For me karma is a short way of saying "Everything is connected to everything else" and "Your actions have consequences." I don't believe in karma as "justice" because justice is a human concept and humans are such a tiny part of "everything."
johnpalmer
Mar. 12th, 2008 07:51 pm (UTC)
Nod. I'd heard that same interpretation, that karma isn't some system of payback, but more of a "what you're doing shapes the world, and you're part of the world."
fattest
Mar. 10th, 2009 07:31 am (UTC)
Another way I've heard the idea of karma described is that it's like habit. Our thoughts and actions follows the path of least resistance -- when they're familiar, we are apt to repeat them, and their effects continue. The cycle of your habits builds on itself in this way.
dawnd
Mar. 11th, 2008 03:16 pm (UTC)
Thanks for this post. Interesting thoughts, and I resonate with them.
firecat
Mar. 11th, 2008 08:56 pm (UTC)
Yay!
sashajwolf
Mar. 11th, 2008 05:22 pm (UTC)
When I hear "The body doesn't lie" I imagine it means I should go with whatever I think my body "wants" right now, but I know that, for example, if I feel sluggish and don't want to move, sometimes getting up and moving is exactly what I need to do to stop feeling so sluggish. Which could seem as if it is the body "lying." And it could also be said that it's really the mind making the body feel sluggish, but somehow that feels like forced interpretation.

I tend to interpret it as the body not always knowing what's good for it and needing the help of the mind to work it out. The same also goes the other way, sometimes, e.g. when I get physical tiredness as a response to mental overexertion, and that's important because otherwise I would end up with an unhelpful hierarchical arrangement where the mind always dominates the body. (There's a passage about the body in St. Paul that I now skip when it comes up in the lectionary because it reinforces that attitude. I don't think Paul knew about eating disorders and triggers, somehow.)
firecat
Mar. 11th, 2008 08:55 pm (UTC)
I tend to interpret it as the body not always knowing what's good for it and needing the help of the mind to work it out.

Yeah.

Maybe if one is close to being fully "awake," these disconnects don't happen as often.
jb98
Mar. 11th, 2008 08:12 pm (UTC)
For a second time during meditation a state arose where I love my body, in a particular way that doesn't arise in my ordinary life so far. I feel protected and surrounded with a wonderful blanket or maybe like I am in the womb. That is a poor description because it's not a me-separate-from-my-body feeling at all, but I don't have words to describe it better. Prior to these experiences I have sometimes felt pleasure in and love for my body but not from the inside in that way.

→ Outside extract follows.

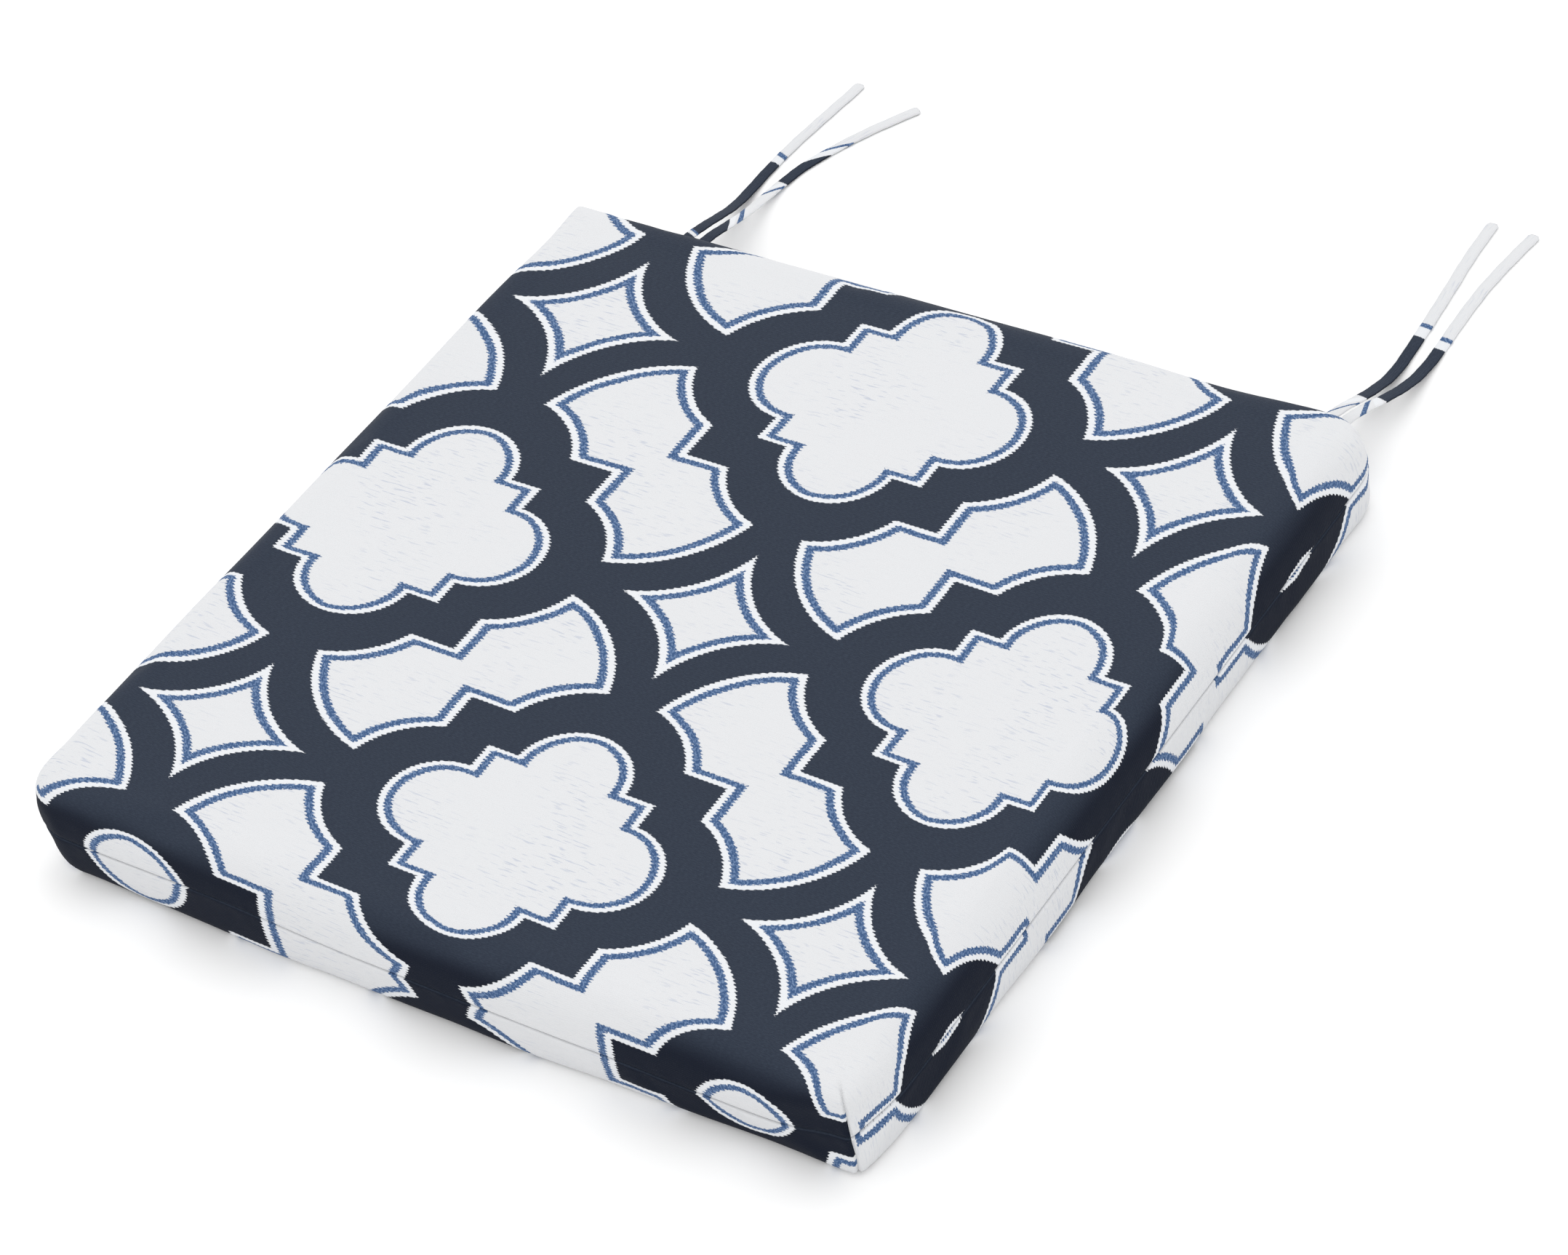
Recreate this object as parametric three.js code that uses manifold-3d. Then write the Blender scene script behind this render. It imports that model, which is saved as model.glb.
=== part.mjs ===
// A square chair seat pad with four tie straps: printed fabric covers over a wrapped foam slab,
// and a coil zip in the back seam. Millimetres, +Z up, +X to the right, +Y to the back (the ties).
// The origin is on the surface the pad lies on, under the middle of the covers.
import * as THREE from 'three';
import { mergeVertices } from 'three/addons/utils/BufferGeometryUtils.js';
import Module from 'manifold-3d';

const wasm = await Module();
wasm.setup();

// ---- Driving dimensions ----
const PAD_WIDTH = 470; // X, over the side seams
const PAD_DEPTH = 476; // Y, over the front and back seams
const PAD_THICKNESS = 51; // at the edge of the top, before its crown
const CROWN = 4; // rise of the top's middle over its edge
const CORNER_RADIUS = 14; // in plan, at the seam
const TOP_ROUNDING = { reach: 20, squareness: 2.6 }; // how far in from the seam the top's edge rounds
const BOTTOM_ROUNDING = { reach: 12, squareness: 3.2 };
const SEAM_HEIGHT = PAD_THICKNESS / 2; // one seam runs all round at mid height
const FABRIC = 1.2; // cover fabric with its backing
const SEAM_ALLOWANCE = 6; // turned inwards along the seam
const BATTING = 6; // fibre wrap between the covers and the foam
const CLEARANCE = 0.3; // between pieces that touch

const ZIP = {
  left: -150, // ends of the two tooth rows
  right: 165,
  rowGap: 1.4, // the slider's post runs in it
  rowHeight: 2.3, // each row, across the zip
  rowInner: 231.9, // Y of the rows' inner and outer faces
  rowOuter: 233.7,
  tapeInner: 232.5,
  tapeThickness: 0.6,
  tapeHeight: 9.5, // each tape, from its row outwards
  tapeOverrun: 8, // past each end of the rows
  slotOverrun: 9, // the opening in the seam, past each end of the rows
  slotHalf: 4.5, // half the opening's height
  stopLength: 2.4,
};

const SLIDER = {
  length: 11,
  halfHeight: 3.8,
  plate: 0.8, // thickness of the inner and outer plates
  postHalf: 0.4,
  postLength: 4,
  lugLength: 7, // the arch that holds the pull tab
  lugHalf: 1,
  lugRise: 2.4,
  lugWall: 0.8,
  parkedFromEnd: 9.5, // slider middle to the row's end when the zip is closed
};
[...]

This sounds similar to a state I achieve during and after chanting, also known as Bhakti Yoga. I find it's a most delicious state of being to be in and most healing. Learning to spend more time in this state is what I attribute my healing of fibromyalgia and chronic fatigue to. For me, it's a total melding of my mind into my body, and there is no separation. It's a feeling of love and protection and perfection of exactly what is, from the inside. It's pure existence and it's bliss.
firecat
Mar. 11th, 2008 08:56 pm (UTC)
How neat that it healed your fibromyalgia and chronic fatigue!
mjlayman
Mar. 12th, 2008 12:25 am (UTC)
When I see/hear "The body doesn't lie," it makes me remember that people can tell things about us by the way we sit, stand, move, direct our eyes, etc.
firecat
Mar. 12th, 2008 01:34 am (UTC)
All that is true.
porcinea
Mar. 12th, 2008 02:08 pm (UTC)
As someone with a disordered thyroid -- hell, yes, my body lies!! Like a cheap rug.
firecat
Mar. 12th, 2008 08:13 pm (UTC)
I'd be curious to hear more about that. (I've heard you talk about the disordered thyroid but not specifically from the point of view of the body lying.)